Looking ahead, the next generation of real-time pricing adjustments will be defined by the integration of advanced data science with Layer 2 scaling solutions. The current reliance on off-chain oracles for implied volatility feeds will likely diminish as protocols develop more robust on-chain methods for calculating volatility surfaces. This shift will require a new class of pricing models that account for crypto-specific market dynamics, such as jump-diffusion processes, which better capture the fat-tailed nature of digital asset returns.

The goal is to move beyond the assumptions of continuous, Gaussian distributions that underpin traditional models.

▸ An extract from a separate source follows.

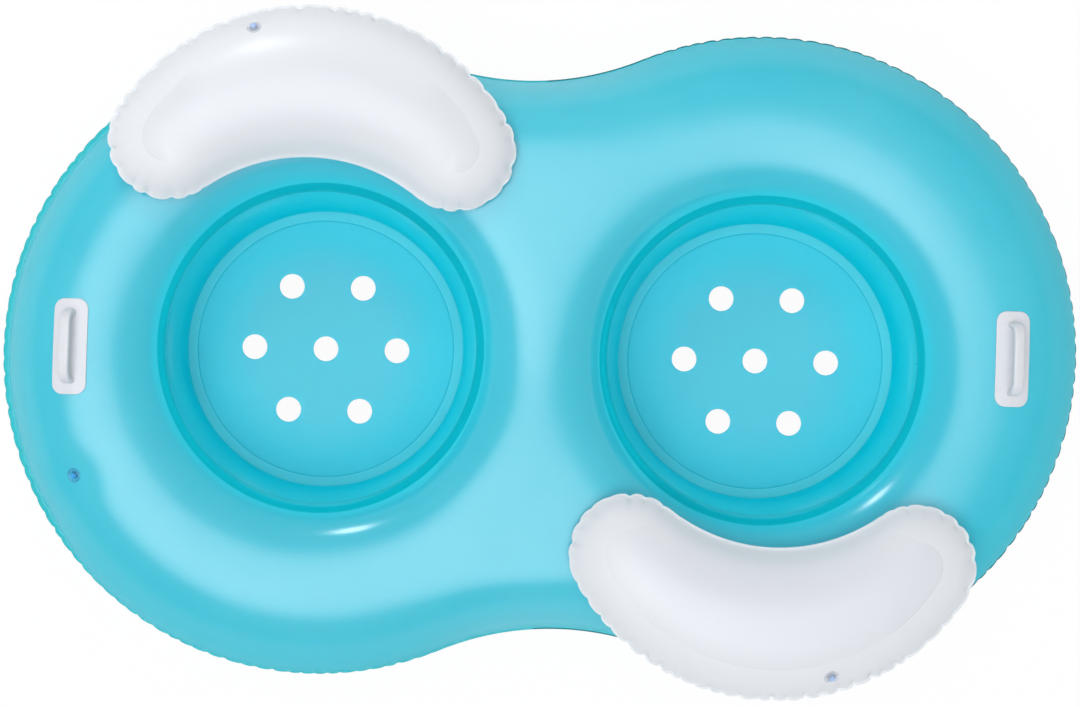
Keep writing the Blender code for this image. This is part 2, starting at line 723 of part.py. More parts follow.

1. Low-Latency Oracles: Future solutions will involve specialized oracle networks designed specifically for options data, providing real-time implied volatility surfaces rather than just spot prices. This will enable protocols to perform more accurate adjustments without relying on centralized calculation engines.
2. On-Chain Risk Engines: The most advanced protocols will develop on-chain risk engines that calculate Greeks and collateral requirements in real-time within a Layer 2 environment. This allows for instantaneous rebalancing and liquidation processes, significantly reducing systemic risk.
3. Automated Volatility Surfaces: Protocols will leverage machine learning models to generate and update volatility surfaces based on real-time order book data and on-chain activity. This moves pricing from a reactive adjustment to a proactive prediction based on market microstructure.

The future state of real-time adjustments aims to eliminate the latency and trust assumptions inherent in current hybrid models. The ultimate goal is to create a market where pricing adjustments are performed with near-zero latency, enabling truly capital-efficient and robust options trading. The challenge remains to balance the complexity of these advanced models with the need for security and transparency on a public ledger.